Dragon Age: Inquisition (2014), developed by Bioware Edmonton, published by Electronic Arts

It's peculiar. Or funny. Either way, I find it interesting, that The Witcher 3 and Dragon Age: Inquisition were in production and were released around the same time, DA:I in late 2014 and The Witcher 3 in mid-2015. What I find funny is, that they both are a bit similar in how they approach an open-world concept: instead of the fully open world, you have larger maps that provide you with multiple locations and quest lines. But in The Witcher 3, these locations are huge, filled with villages, cities and points of interest whereas DA:I remind me more of an old-school game, where those locations resemble levels rather than real open-world areas.  There where TW3 lets you go where you want, DA:I feels more like it's putting you in a corridor with multiple paths.

Dragon Age has never been my favourite RPG series. BioWare did much better with its sci-fi epic Mass Effect whereas Dragon Age has always felt like a forced attempt at making a "cool" fantasy RPG. It throws in political intrigue, sexuality, war and all that, but in the end, it just never felt like a well-written series to me. None of the games in the series has managed to pass the level of cliches and this is more than visible in DA:I, where I stopped caring about the main plot around 10 hours in. There's some main baddie half-demon godman thingy who wants to conquer the world and all that jazz. You obviously are the chosen saviour, as you have this anchoring thing on your hand and you soon are the head of an Inquisition, aimed to take out the trash. Then there are all kinds of other political, racial and whatnot stuff going on, but I really couldn't muster up interest keeping up what it all was trying to be.



The way DA:I handles its story and lore dumps is a huge issue within the game. It never manages to make anything feel very important, whereas TW3 manages to make even the side missions feel important, if not to the world, to the people who give those missions. It has a lot to do with how these different worlds have been built: TW3 manages to feel like a real, living world where done things have consequences, DA:I doesn't. The way DA:I is constructed makes it feel almost like an MMORPG, where the world state doesn't change when you do missions. Everything goes on just as ever, you might not see the mission anymore, but you most likely see the mission giver, who's in process of giving that mission to someone else and the end result has no effect on the world around you or around the people whom the mission supposedly affected.  Of course, after the game ends, you'll get a slideshow, in which your most notable things are collected, but none of it is really that visible during the game itself.

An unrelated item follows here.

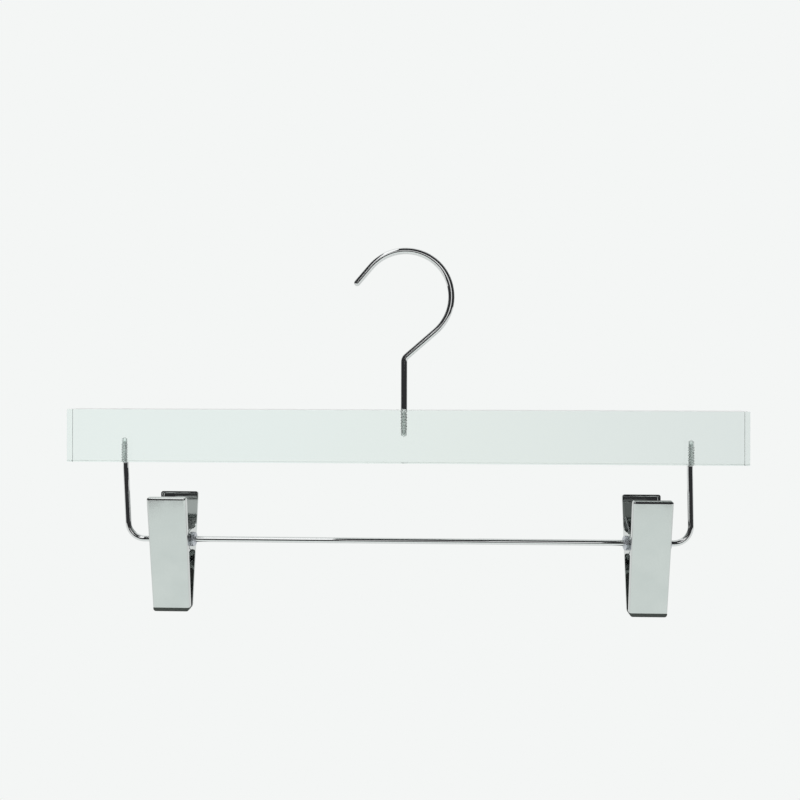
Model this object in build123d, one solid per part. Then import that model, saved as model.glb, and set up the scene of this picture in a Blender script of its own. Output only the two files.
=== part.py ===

The game itself is divided into two sections: the main inquisition keep and the mission areas. In the keep, you can do such useless tasks as change the free time apparel of the hero and play with the keep decoration. Neither of those has any real effect on anything, Then there are stables, where you can get different kinds of mounts, an enemy research table, where you can get bonuses against enemies, blacksmith where you can upgrade stuff and the war table, where you can open up new areas and perform tasks from material gathering to politics.



The war table has one of the worst design choices of the game, especially if you want to do all the additional tasks. Each task can be solved by using one of the three main generals, of which one is military, one is political and one is a spy. Each person uses a different amount of time to do the task. This time can range from about 24 hours to a couple of minutes and it all is in real-time. So if a task takes 24 hours it really is solved only after 24 hours. This design choice makes DA:I feel even more like an MMO game, where nothing can happen too fast unless you pay for it, but in this case, you don't, you just wait. Thankfully, the new game areas are unlocked with power points you gather by playing the game missions, like closing rifts or what have you. But again, this feels as well as an element meant for an MMO game.

Speaking of the game missions themselves, they also have the air of MMO in them. Most of them feel like objective gathering tasks, be it closing rifts or killing dragons. Most of the time you just run around the game map, discover hotspots and do something, which usually is picking up stuff or just plain killing something. In these areas, you also gather upgrade items, like minerals or plants. In the end though, especially when you get to the really good arms and armour upgrades, it's just simpler to buy the stuff, as at that point you probably have so much money gathered, that running around is just a waste of time.


As I've compared DA:I to TW3, I'll do it again. The Witcher 3 might not be the most brilliant game in all of its aspects, but it does manage to make even the side missions a bit more interesting. Sure, there's a good deal of optional scavenger hunting, but there's also a good deal of missions, which feel like worthwhile tasks to do. DA:I rarely manage to do so and most of the time the things you do in it, you do, because they happened to be on your task list. If that wouldn't be the case, you'd probably forget.

DA:I, like the series as a whole, doesn't really shine brightly in any area. As far gameplay goes, it's a competent production and that's probably the highest praise I can give to it.  The combat is okay, the crafting is okay, the graphics are okay and the characters are just that, okay. Technically speaking there's nothing much wrong with as such, but it all has a feel of blandness about it like it was done by people who either were too familiar with RPG fantasy tropes or not familiar enough. Most of the time it just feels like it's too tied up with a too conventional way of thinking.


 As for the story and the narrative, DA:I never does manage to tie up the semi-open world aesthetic to good narrative mechanics. The same was a problem with the first game but was done better in Dragon Age II, where the plot always moved with the personal story of Hawke. DA:II wasn't a great game as such, but it was engrossing in a way DA:I rarely manage to be. It does succeed at that at times, at best it does with the final DLC chapter, where the fate of the Inquisition is decided. It works well because the chapter itself is a very straight forwarded pipeline, but during the missions, it still fails to bring the comrades of the inquisitor front and centre and it's easy to miss plot-centric lines.

So there you go. It took me almost a year play DA:I through, as I just couldn't muster up the interest to do it any faster. There it lingered in my hard drive and unlike some other games I deleted before finishing them, I just let it linger until one day I was watching the closing credits. And now I can finally delete it and probably never play it again.